Happiness: this is definitely just okay. It's not that I'm unhappy, I'm just meh. I have things I enjoy doing but I don't make time for them enough. I would love to work on my hobbies every day but due to the apathy I just don't.
So I see a couple of issues. There are things I want to do but I don't have the motivation to do them. I'm okay where I am so there are no huge driving forces to change things. But I'm only okay. I want to be more than okay. So what do I really want?
I want to lose some fat. I have this roll of fat around my belly/hip area that I would love to get rid of.
Why? Because my back hurts a lot. I can't walk 10 minutes without my back getting all tightened up. I know this is partially due to the extra fat I'm carrying and partially do to my sitting so much. But standing makes my back hurt, so I sit, and round and round I go. So losing some of this fat would make it easier to stand which would them make it easier to be more active and lose some fat and round and round. I also feel that if I worked out more and had more energy I would be able to do the things that I really want to do like my hobbies.

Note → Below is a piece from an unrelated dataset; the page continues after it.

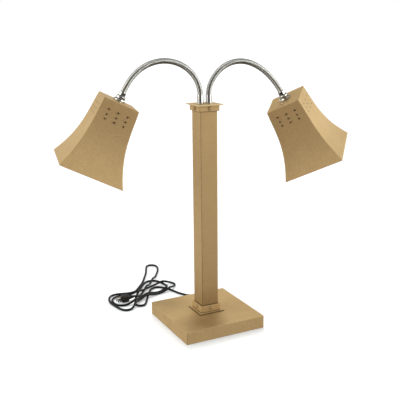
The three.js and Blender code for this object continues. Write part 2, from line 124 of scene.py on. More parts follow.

I want to work on my hobbies and do the things I love doing. Sewing. Painting. Diamond painting. Writing. Why don't you? Because of apathy. When I do them I feel really good but getting started is extremely difficult due to the apathy.
So what do I need to do to have these things happen? I know that I just need to start doing them. If I do them I will feel better and if I feel better I will do them more. And round and round. So these things are all tied together by apathy. If I didn't have apathy I would be doing these things and I would be feeling better. So I'm thinking I need to fight off the apathy initially. I think once I get to doing this stuff the apathy will go away. I'll want to do them because they make me feel good and feeling good will make me want to do them more.
Okay, that's it. Today I'm going to fight apathy. I'm going to push myself out of my comfort zone and do the things that I know are good for me and that will make me feel good. I'm going to do it for One Day. Just one day.